◆ Goal ◆
Print exactly the part opening with the line containing "obj.matrix_world = Matrix.Identity(4)" and closing with the line containing "# it, as in", with both of those lines included.

◆ Information provided ◆
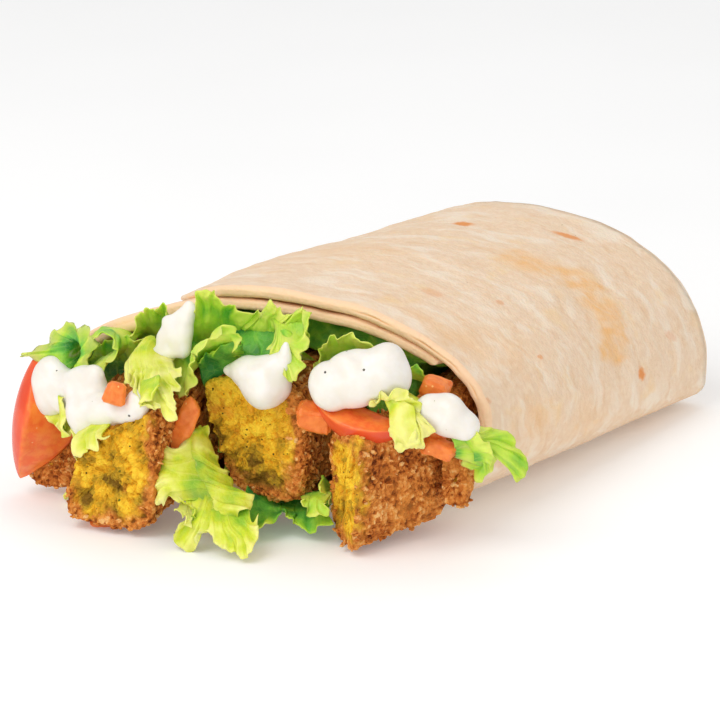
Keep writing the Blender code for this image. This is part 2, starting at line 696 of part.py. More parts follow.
POURS = {
    "sauce_left": [((-39.3, -17.0, 23.4), (4.6, 3.6, 5.8)), ((-34.0, -19.0, 22.5), (4.4, 3.6, 5.0)),
                   ((-29.0, -21.5, 22.8), (4.6, 3.8, 5.6)), ((-23.5, -25.0, 24.4), (4.6, 4.0, 4.6)),
                   ((-18.0, -26.5, 26.0), (4.2, 3.8, 3.6)), ((-12.5, -27.0, 28.4), (3.6, 3.0, 3.2))],
    "sauce_drip": [((-14.5, -10.5, 41.0), (2.2, 2.6, 3.0)), ((-14.5, -12.5, 37.0), (2.8, 2.4, 3.0)),
                   ((-13.5, -14.5, 33.5), (2.5, 2.0, 2.8))],
    "sauce_centre": [((6.5, -12.5, 31.0), (7.0, 5.0, 5.0)), ((0.8, -11.0, 32.5), (3.6, 3.0, 2.6)),
                     ((11.3, -10.0, 36.5), (1.7, 1.8, 4.6))],
    "sauce_right": [((22.0, -12.5, 31.4), (6.4, 4.8, 4.6)), ((28.0, -10.0, 32.8), (6.2, 4.8, 4.8)),
                    ((31.5, -6.0, 36.4), (3.6, 3.8, 3.8))],
    "sauce_far_right": [((40.0, -6.2, 29.0), (4.4, 3.6, 3.6)), ((45.2, -6.0, 26.4), (4.0, 3.2, 3.4))],
}


# ---------------------------------------------------------------- the burrito


def build():
    clear_scene()
    kitchen = Kitchen()
    kitchen.add("tortilla", tortilla, "tortilla", flat_angle=1.0)
    for name, how in STRIPS.items():
        kitchen.add(name, lambda grow, how=how: strip(grow=grow, **how), "crust")
    kitchen.add("lettuce_bed", bed, "lettuce")
    for name, how in WEDGES.items():
        kitchen.add(name, lambda grow, how=how: wedge(grow=grow, **how), "tomato")
    for name, blobs in POURS.items():
        kitchen.add(name, lambda grow, blobs=blobs: pour(blobs, grow), "sauce", flat_angle=8.0)
    for seed, (name, how) in enumerate(LEAVES.items()):
        shape = {key: value for key, value in how.items() if key != "finish"}
        kitchen.add(name, lambda grow, shape=shape, seed=seed: leaf(grow=grow, seed=seed, **shape), how["finish"])
    for name, how in CHIPS.items():
        kitchen.add(name, lambda grow, how=how: chip(grow=grow, **how), "carrot")
    kitchen.clear_away()


build()
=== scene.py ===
"""A veggie burrito: a soft tortilla rolled round crumbed vegetable strips, frilly lettuce, tomato, carrot and
white dressing.

Shapes are worked out in millimetres, with the mouth of the roll at Y = 0 and the table at Z = 0, and are set
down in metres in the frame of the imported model.
"""

import math
import random

import bmesh
import bpy
from mathutils import Matrix, Vector, noise


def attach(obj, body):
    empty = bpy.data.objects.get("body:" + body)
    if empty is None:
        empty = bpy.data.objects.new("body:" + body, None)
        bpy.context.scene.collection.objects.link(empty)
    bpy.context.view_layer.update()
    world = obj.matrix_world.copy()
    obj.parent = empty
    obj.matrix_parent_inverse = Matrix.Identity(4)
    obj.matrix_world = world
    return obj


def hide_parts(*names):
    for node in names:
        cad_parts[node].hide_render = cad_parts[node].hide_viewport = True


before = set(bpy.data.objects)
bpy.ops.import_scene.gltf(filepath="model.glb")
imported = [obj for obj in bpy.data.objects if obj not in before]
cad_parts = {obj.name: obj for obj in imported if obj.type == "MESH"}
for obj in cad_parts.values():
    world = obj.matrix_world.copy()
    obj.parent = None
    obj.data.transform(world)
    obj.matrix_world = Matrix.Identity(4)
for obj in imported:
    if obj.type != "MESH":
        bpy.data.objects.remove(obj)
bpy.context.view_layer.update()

# ---------------------------------------------------------------- table, lamps and camera
# The burrito lies on a plain white table top. Broad soft lamps stand in front of it, to its right and behind
# it, as in a small food studio, and the camera looks down a little into the open mouth from the right.

scene = bpy.context.scene
scene.view_settings.view_transform = "Standard"

LOOK_AT = Vector((0.0174, -0.052, 0.0336))
CAMERA_AZIMUTH, CAMERA_ELEVATION, CAMERA_DISTANCE = 29.0, 17.0, 0.7
CAMERA_LENS = 182.2


def direction(azimuth, elevation):
    """Unit vector from the burrito towards a place round it, with 0, 0 straight in front of the mouth."""
    a, e = math.radians(azimuth), math.radians(elevation)
    return Vector((math.sin(a) * math.cos(e), -math.cos(a) * math.cos(e), math.sin(e)))


def aim(thing, azimuth, elevation, distance):
    """Puts a camera or lamp this far off in a direction, turned towards the mouth."""
    back = direction(azimuth, elevation)
    thing.location = LOOK_AT + back * distance
    thing.rotation_euler = back.to_track_quat("Z", "Y").to_euler()
    scene.collection.objects.link(thing)


camera = bpy.data.objects.new("camera", bpy.data.cameras.new("camera"))
camera.data.lens = CAMERA_LENS
camera.data.clip_start = 0.01
aim(camera, CAMERA_AZIMUTH, CAMERA_ELEVATION, CAMERA_DISTANCE)
scene.camera = camera

LAMPS = {  # azimuth, elevation, distance and width in metres, watts, colour
    "window_lamp": (-20, 52, 0.80, 0.50, 2.3, (1.0, 0.985, 0.96)),
    "front_lamp": (12, 20, 0.90, 0.50, 1.35, (1.0, 0.985, 0.96)),
    "fill_lamp": (80, 35, 0.90, 0.60, 0.40, (1.0, 0.99, 0.97)),
    "back_lamp": (190, 60, 0.90, 0.50, 0.6, (1.0, 1.0, 1.0)),
}
for name, (azimuth, elevation, distance, width, watts, colour) in LAMPS.items():
    lamp = bpy.data.lights.new(name, "AREA")
    lamp.size = width
    lamp.energy = watts
    lamp.color = colour
    aim(bpy.data.objects.new(name, lamp), azimuth, elevation, distance)

world = bpy.data.worlds.new("studio")
world.use_nodes = True
walls = world.node_tree.nodes["Background"].inputs
walls["Color"].default_value = (1.0, 1.0, 1.0, 1.0)
walls["Strength"].default_value = 0.66
scene.world = world


def add_node(tree, kind, sockets=None, **settings):
    """Node with its settings, and its sockets set to values or linked to other nodes' outputs."""
    made = tree.nodes.new(kind)
    for key, value in settings.items():
        setattr(made, key, value)
    for socket, value in (sockets or {}).items():
        if isinstance(value, bpy.types.NodeSocket):
            tree.links.new(value, made.inputs[socket])
        else:
            made.inputs[socket].default_value = value
    return made


def new_finish(name, **constants):
    """Material with its Principled shader, whose plain sockets are set from constants."""
    finish = bpy.data.materials.new(name)
    finish.use_nodes = True
    shader = finish.node_tree.nodes["Principled BSDF"]
    for socket, value in constants.items():
        shader.inputs[socket.replace("_", " ")].default_value = value
    return finish, finish.node_tree, shader


def blend(tree, share, first, second):
    """Colour between two others by a share."""
    return add_node(tree, "ShaderNodeMix", {0: share, 6: first, 7: second}, data_type="RGBA").outputs[2]


def sum_up(tree, way, first, second):
    return add_node(tree, "ShaderNodeMath", {0: first, 1: second}, operation=way).outputs[0]


def rgb(red, green, blue):
    return (red, green, blue, 1.0)


def in_millimetres(tree):
    """Place on the burrito in millimetres."""
    place = add_node(tree, "ShaderNodeTexCoord").outputs["Object"]
    return add_node(tree, "ShaderNodeVectorMath", {0: place, "Scale": 1000.0}, operation="SCALE").outputs[0]


def cloudy(tree, place, scale, detail):
    """Noise node with this many waves to the unit of place."""
    return add_node(tree, "ShaderNodeTexNoise", {"Vector": place, "Scale": scale, "Detail": detail})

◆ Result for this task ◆
    obj.matrix_world = Matrix.Identity(4)
for obj in imported:
    if obj.type != "MESH":
        bpy.data.objects.remove(obj)
bpy.context.view_layer.update()

# ---------------------------------------------------------------- table, lamps and camera
# The burrito lies on a plain white table top. Broad soft lamps stand in front of it, to its right and behind
# it, as in a small food studio, and the camera looks down a little into the open mouth from the right.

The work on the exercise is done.